We'd be inclined to believe that this is just a way for Democrats to say "see, the right has anti-Semites so it's OK when our top politicians talk about New York money people and our anti-war base thinks its edgy to carry signs saying Nazi Kikes Out of Lebanon." Except there's something a little more deliberate - and shameless - here. Just like with the fake Rush scandal and the fake O'Reilly scandal, the distance between the first eye rolling declaration of moral offense and the distribution of action alerts calling for Ann to be taken off the air was suspiciously small. We question the timing. No, really - we question the timing.

The problem I have with Coulter is not always what she has to say, or even how she says it. It's just that she's saying it.
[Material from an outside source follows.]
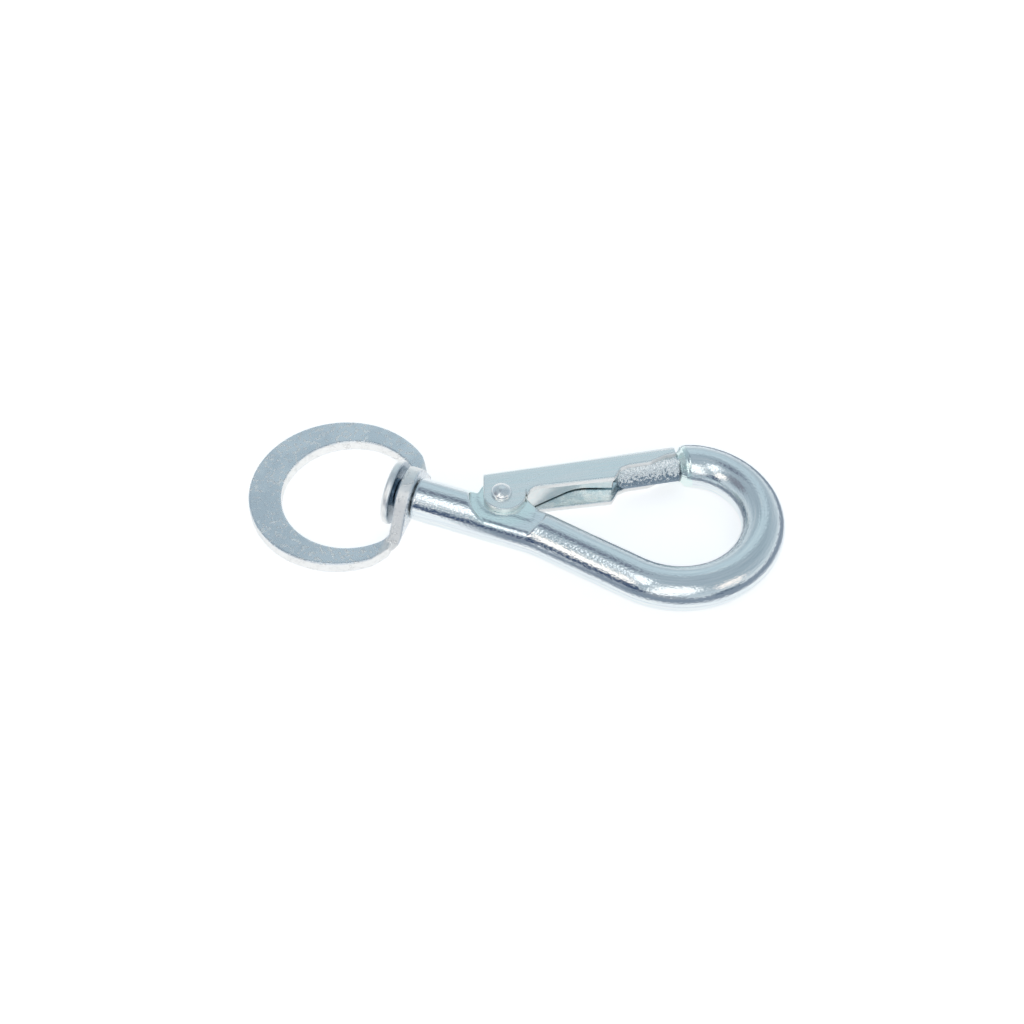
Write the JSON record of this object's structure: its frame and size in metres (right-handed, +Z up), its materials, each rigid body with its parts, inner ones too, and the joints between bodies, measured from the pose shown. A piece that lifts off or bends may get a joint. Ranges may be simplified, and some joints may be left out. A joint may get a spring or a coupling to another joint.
{
  "type": "swivel snap hook",
  "caption": "Round-bar snap hook with a sprung folded-sheet gate and a flat stamped eye that swivels at the end of its shank.",
  "frame": {"origin": "centre of the swivel eye, on the surface the hook lies on", "axes": "+X along the shank from the eye to the bow, +Y towards the gate's side, +Z up, square to the eye's plate"},
  "size_m": [0.0973, 0.0464, 0.0124],
  "materials": {
    "hook_bar": "bright zinc plate",
    "swivel_ring": "bright zinc plate",
    "gate": "bright zinc plate",
    "gate_rivet": "bright zinc plate",
    "gate_spring": "bright spring strip"
  },
  "bodies": {
    "hook_body": {"hook_bar": "hook_bar", "gate_spring": "gate_spring"},
    "eye_body": {"swivel_ring": "swivel_ring"},
    "gate_body": {"gate": "gate", "gate_rivet": "gate_rivet"}
  },
  "joints": [
    {"name": "eye_swivel", "type": "hinge", "parent": "hook_body", "child": "eye_body", "pos_m": [0.0135, 0, 0.00625], "axis": [0.9993, 0, -0.0369], "continuous": true},
    {"name": "gate_hinge", "type": "hinge", "parent": "hook_body", "child": "gate_body", "pos_m": [0.02829, 0.0035, 0.0057], "axis": [-0.0369, 0, -0.9993], "range_deg": [0, 34], "stiffness_Nm_per_rad": 0.05, "springref_deg": -20.05, "deforming": ["gate_spring"]}
  ]
}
As someone who does not simply practice Christianity as a social definer but believes it's message is of eternal importance, I agree with Ceren and some of the commentors on the original post that it's OK to think your religion is the One True Religion. Even when that implies that you're going to Heaven and everyone else is going to Hell.

The question is when and how do you say that. I don't think tolerance doesn't means ambivalent agreement. It's about sensitivity and understanding, and it's a value that led me to religion reporting: Not that every religion is a different manifestation of righteousness, but that every person deserves to be treated the same for their beliefs.

Maybe Coulter is capable of such "tolerance." But I don't buy it. And, anyway, when offensive rhetoric seems to always be coming out of Ann Coulter's mouth, can any of it be taken seriously? Especially a week after she's published a new book.